Umberto Simonetta, Tirar mattina, Baldini&Castoldi, pp. 208, euro 16,00 stampa euro 9,99 ebook
Anni Sessanta affollati, gente di appeal irresistibile, Feltrinelli e Arbasino hanno già ben presente il loro futuro, gli adolescenti si apprestano a una rivincita, tipi magri ma flessuosi varcano la Manica invadendo le italiche contrade e i jukebox provinciali, mentre la Milano dei “trani” ha i suoi fenomeni e i suoi addetti alla cronaca. Non soltanto i torreggianti Buzzati e Montale salgono le scale del Corrierone verso i loro uffici striminziti. Ci sono autentici geni che battono le tavole dei palcoscenici della rivista e gli studi televisivi della RAI. Gaber, Villaggio, perfino De André partono alla conquista di strutture e infrastrutture, di locali notturni e salotti dai divani di cretonne.

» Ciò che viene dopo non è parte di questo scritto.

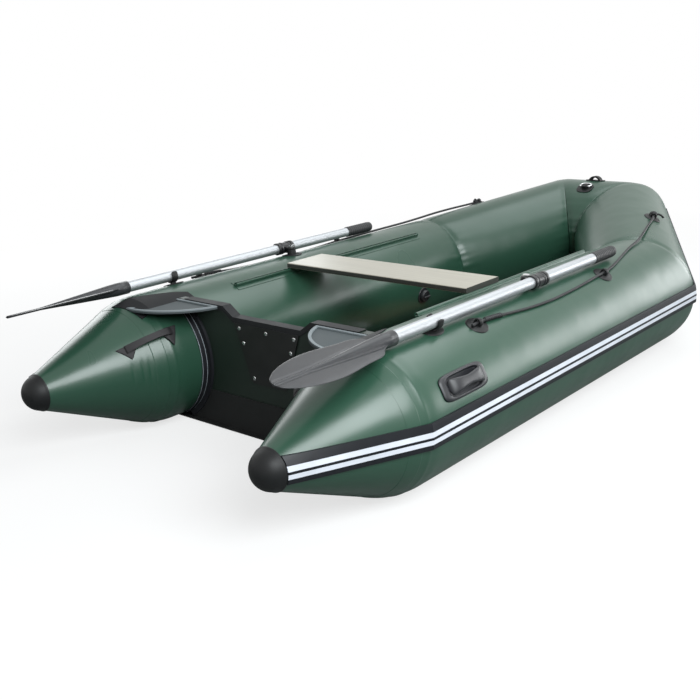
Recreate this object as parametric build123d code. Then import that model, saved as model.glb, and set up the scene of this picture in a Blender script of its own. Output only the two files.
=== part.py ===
from build123d import *

import os
from functools import lru_cache
from math import atan, cos, degrees, radians, sin, tan

# Inflatable motor dinghy with a rigid transom, a sliding seat and two stowed oars.
# +X is starboard, +Y the bow, +Z up.  Everything is built with y = 0 at the seam where
# the stern cones start, and moved at the end so that the origin is the bottom centre.
# Angles round a tube ("phi") start at its outboard side and rise over its top.

# ---- driving dimensions, millimetres and degrees ------------------------------------

# Inflated tubes
TUBE_R = 190.0
TUBE_WALL = 1.2
TUBE_X = 435.0
SIDE_LENGTH = 1492.0
BOW_CORNER_X = 121.0
BOW_RUN = 546.0
BOW_RISE = 107.0
CONE_LENGTH = 340.0
CONE_TIP_R = 43.6

# Adhesive between the skin and what is bonded to it
GLUE_T = 0.3

# Rubber caps on the cone tips
CAP_WALL = 2.0
CAP_SKIRT = 15.0

# Rub rail round the outside: a black strip with two white inlays, heights from the axis
RAIL_LOW = -23.0
RAIL_HIGH = 39.5
RAIL_BASE = 3.0
RAIL_RIB = 5.0
INLAY_T = 1.4
INLAY_LOW = (-11.0, 0.5)
INLAY_HIGH = (6.5, 19.5)

# Transom board, its edge channel and the motor plates
TRANSOM_Y = 115.0
BOARD_T = 25.0
BOARD_BOTTOM_Z = 14.0
BOARD_CUT_Z = 342.0
BOARD_TOP_Z = 369.0
CUT_HALF = 128.0
SHOULDER_HALF = 166.0
CHANNEL_T = 3.0
CHANNEL_DEPTH = 12.0
PLATE_T = 4.0
PLATE_TOP_HALF = 122.0
PLATE_BOTTOM_HALF = 66.0
PLATE_BOTTOM_Z = 162.0
INNER_PLATE_BOTTOM_Z = 232.0
SCREW_HEAD_R = 6.0
SCREW_R = 3.0
SCREW_INSET = 14.0

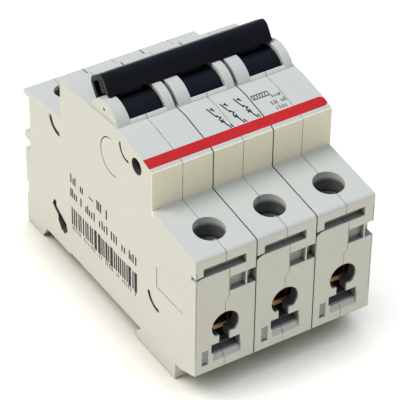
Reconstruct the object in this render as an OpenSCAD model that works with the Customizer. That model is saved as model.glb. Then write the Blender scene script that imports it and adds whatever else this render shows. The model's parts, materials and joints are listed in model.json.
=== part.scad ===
// Three-pole miniature circuit breaker for a 35 mm top-hat rail, lying on its back.
// X runs across the poles, Y along the housing from the line terminals to the load
// terminals, and Z up from the rail side to the operating handle. The origin is the
// middle of the housing, on the surface that the feet stand on.

/* [Housing] */
// Distance between the centres of two poles
pitch = 17.5; // [17.4:0.05:18.5]
// Gap between the housings of two poles
pole_gap = 0.16; // [0.1:0.02:0.3]
// Length of the housing, from one terminal face to the other
body_l = 85; // [84.6:0.2:88]
// Length of the raised front section
front_l = 45; // [44.6:0.1:45.4]
// Height of the terminal shoulders at the terminal faces
shoulder_z = 43.8; // [43.6:0.1:44.4]
// Height of the terminal shoulders where they meet the front section
shoulder_inner_z = 46.2; // [46:0.1:47]
// Height of the rail seat above the feet
seat_z = 4.4; // [4.2:0.1:4.6]
// Thickness of the outer side walls
side_wall = 1.47; // [1.3:0.01:1.6]

/* [Handle] */
// Height of the handle axis
axis_z = 57; // [56.9:0.1:57.2]
// Lean of the handle from upright when it is switched off
off_lean = 35; // [30:1:37]
// Outer radius of the ears on each side of a toggle
ear_r = 7.3; // [7.2:0.1:7.6]
// Radius of the toggle drum
drum_r = 6.2; // [6:0.1:6.3]
// Length of the bar that ties the three toggles together
tie_l = 48; // [46:0.5:50]
// Width of the tie bar
tie_w = 7.6; // [6.8:0.2:8]
// Distance from the handle axis to the top of the tie bar
tie_r = 12.8; // [12.4:0.1:13.2]

/* [Terminals] */
// Distance of the terminal screws from the terminal faces
screw_inset = 8.5; // [8.4:0.1:8.8]
// Diameter of the screwdriver holes
screw_bore_d = 8.2; // [8:0.1:8.6]
// Diameter of the terminal screw shanks
shank_d = 4.9; // [4.8:0.1:5]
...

In mezzo a costoro, armato di penna ironica e a tratti feroce, scrive, influenza, saggia e assaggia, mette su legami d’ogni genere Umberto Simonetta. “Il resto mancia”, “Io, l’ipotenusa”, “Trani a gogò”, “Barbera e champagne” smuovono tuttora ricordi a qualcuno? Bramieri e Tino Scotti fanno parte degli antesignani di quella milanesità pronta a sorvolare le tangenziali verso luoghi e capoluoghi limitrofi. Le canzonette si avvantaggiano dei testi di questo milanesissimo cresciuto in Svizzera. Uno che si permette di scrivere uno spettacolo teatrale come Mi voleva Strehler (il dio di quei territori) o di staffilare l’aria del tempo con Sta per venire la rivoluzione e non ho niente da mettermi. Un solitario che tutti conosceva e che tutti adoravano, privatamente o pubblicamente.

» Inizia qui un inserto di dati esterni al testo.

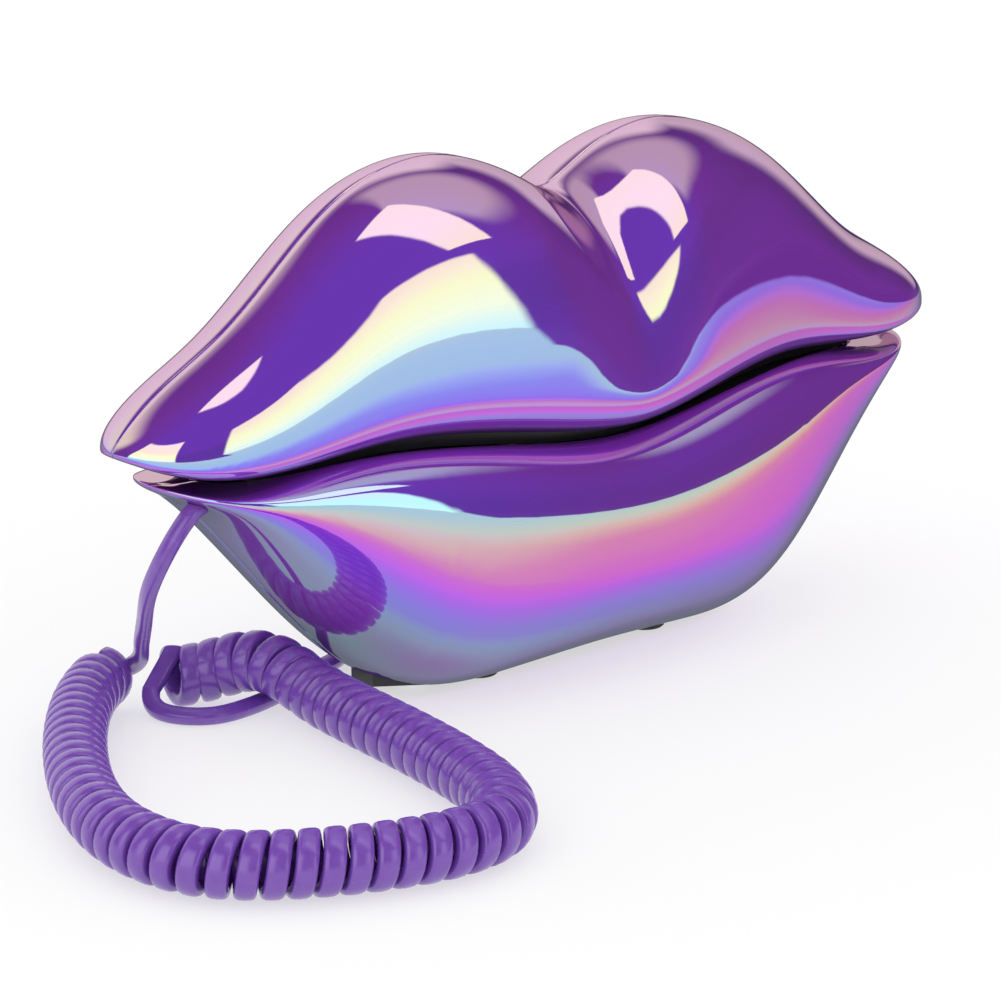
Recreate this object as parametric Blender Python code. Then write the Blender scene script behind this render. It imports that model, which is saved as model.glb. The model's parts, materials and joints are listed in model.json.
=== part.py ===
"""Lips-shaped telephone.

The upper lip is the handset and the lower lip is the base it rests on.
Metres, +Z up. X runs along the lips, -Y is the front.
The origin is on the table under the middle of the base.
"""
import math

import bmesh
import bpy
import numpy as np
from mathutils import Matrix, Vector

# Lip form. A station is a fraction of the half length, from 0 in the middle to 1 at a tip.
PARTING_AT = (0.0, 0.25, 0.5, 0.75, 1.0)
PARTING_Z = (0.0512, 0.0541, 0.0565, 0.0551, 0.0597)
TIP_POWER = 16.0            # how blunt a lip's tip is
REAR_SHARE = 0.79           # depth behind the seam over depth in front of it

HANDSET_HALF_LENGTH = 0.110
HANDSET_HEIGHT_AT = (0.0, 0.07, 0.15, 0.35, 0.55, 0.75, 0.9, 1.0)
HANDSET_HEIGHT = (0.0481, 0.0507, 0.0542, 0.0538, 0.0434, 0.0268, 0.0171, 0.0075)
HANDSET_DEPTH_AT = (0.0, 0.5, 0.85, 1.0)
HANDSET_DEPTH = (0.0340, 0.0248, 0.0191, 0.0169)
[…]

L’ironia sotto la Madonnina era ben poco apprezzata in quegli anni, caso mai si permettesse di andare contropelo. Grandi personaggi, addirittura “mostri sacri”, si sa, hanno epidermidi sensibili. Ma Simonetta aveva i suoi amici eletti (Parise, Fo), e i passeggi serali erano fonte preziosa per i romanzi scritti addentrandosi nelle epopee notturne dei quartieri. Lo sbarbato, Il giovane nomade e Tirar mattina, autentico capolavoro ora finalmente ristampato. Alla buonora. L’Italia dei dimenticati e delle amnesie colpevoli (oltre a tutto il resto) ha terribilmente bisogno di sottrarre ai sotterranei la sua storia vera.

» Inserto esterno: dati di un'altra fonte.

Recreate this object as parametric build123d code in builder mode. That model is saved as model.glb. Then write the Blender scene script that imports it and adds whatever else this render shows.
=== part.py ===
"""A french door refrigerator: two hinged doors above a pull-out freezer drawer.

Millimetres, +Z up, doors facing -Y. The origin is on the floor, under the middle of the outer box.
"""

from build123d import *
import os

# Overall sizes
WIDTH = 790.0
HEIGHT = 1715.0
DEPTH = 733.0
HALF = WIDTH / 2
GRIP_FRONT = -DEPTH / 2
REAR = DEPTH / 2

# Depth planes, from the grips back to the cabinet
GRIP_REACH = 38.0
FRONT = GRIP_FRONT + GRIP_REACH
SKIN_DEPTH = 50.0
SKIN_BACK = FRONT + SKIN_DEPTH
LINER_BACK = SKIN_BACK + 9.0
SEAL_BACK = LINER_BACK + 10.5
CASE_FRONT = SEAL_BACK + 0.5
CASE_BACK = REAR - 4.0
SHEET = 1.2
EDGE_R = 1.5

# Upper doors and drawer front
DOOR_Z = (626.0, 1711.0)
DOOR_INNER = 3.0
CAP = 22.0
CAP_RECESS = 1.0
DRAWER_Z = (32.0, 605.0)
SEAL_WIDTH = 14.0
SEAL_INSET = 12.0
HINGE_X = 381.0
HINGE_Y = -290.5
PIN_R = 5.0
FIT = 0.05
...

A vent’anni dalla morte torna il ritratto pungente di una città bellissima e dei suoi personaggi colti nel disordine spericolato di un decennio assunto in cielo dal bianco e nero visivo e televisivo, e dai flussi di coscienza sfrenati di indimenticabili “mosche da bar”. Gli eroi discutibili di Tirar mattina sono i padri e i fratelli maggiori del Fantozzi giunto alla fama nei Settanta. Ma questi inforcano la bici per andare a far i loro comodi sotto un albero della periferia, mentre la frase più convincente che sanno dire alla ragazzetta di turno è “su, fai la brava”. E alla fine le imprestano il pettine sempre presente, allora, nella tasca posteriore dei pantaloni.
L’ultima notte di Aldino, prima del lavoro adulto che l’attende il giorno seguente, è descritta con tutti i canoni dello slang d’epoca, con tutti gli articoli appioppati a qualunque nome (“la” Santa, “il” Pinun, “la” Marisa), il gergo malavitoso miscelato allo strafottente dialetto meneghino. Romanzi come questo, insieme alla Vita agra di Bianciardi, alle opere di Ottiero Ottieri, sdoganano (compreso il torbido, le fissazioni, la celebrata incomunicabilità di Antonioni) il Paese che non è stato soltanto il sogno “a cielo aperto” di Fellini tra Rimini e Roma. Porta Genova, l’EUR, il Grand Hotel, e i loro animali umani, sono tutti parte dell’Italia neurotica che abbiamo attraversato. Mentre l’aristocrazia meridionale conservava per sé altre meraviglie, chi partiva da lì rischiava di non sapere cosa l’attendeva.